Any internal combustion gasoline engine runs most EFFICIENTLY at 14:7:1. This means that per gram of fuel burnt you get the most miles out of that gram of fuel..
That being said, 14:7:1 is TOO LEAN to make the MOST POWER an engine can make. For the most power generally you'll be in the 13:2-9:1 range.
At 13..... whatever ratio you won't have gas pouring out the tail pipe. In fact, the bike will run and start much better in the cold, especially if it is carbureted, don't believe that, try it for yourself.
And, for an air cooled engine, 13.... a/f ratios prolong engine life by burning core, therefore reducing engine temps.

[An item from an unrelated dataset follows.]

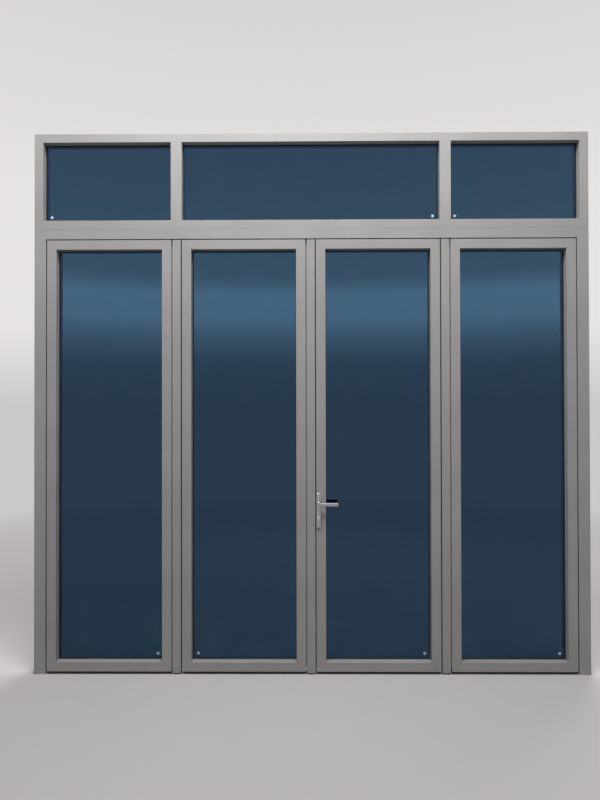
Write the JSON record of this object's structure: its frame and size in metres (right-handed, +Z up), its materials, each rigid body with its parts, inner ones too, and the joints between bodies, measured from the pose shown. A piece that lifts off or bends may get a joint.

Adding an open exhaust DOES NOT in any way hurt the engine if the engine is tuned correctly after that. Also, if you tuned it back to 14:7:1 the bike would run virtually the same as it did stock, but with more power, likely. I would argue that there is no OPTIMAL fuel ratio, only one that suits the needs of the vehicle, riding style, and mechanical setup the best.
Talk to the professionals on here, Hillsidecycleco, dave63, schmidtys and they will all tell you the same things I said, or close to it. I am no professional but I have taken the combined 100+ years of experience they have and try to make worthy posts based on fact and good reasoning, not hearsay and disgust at fellow riders and their exhaust choices.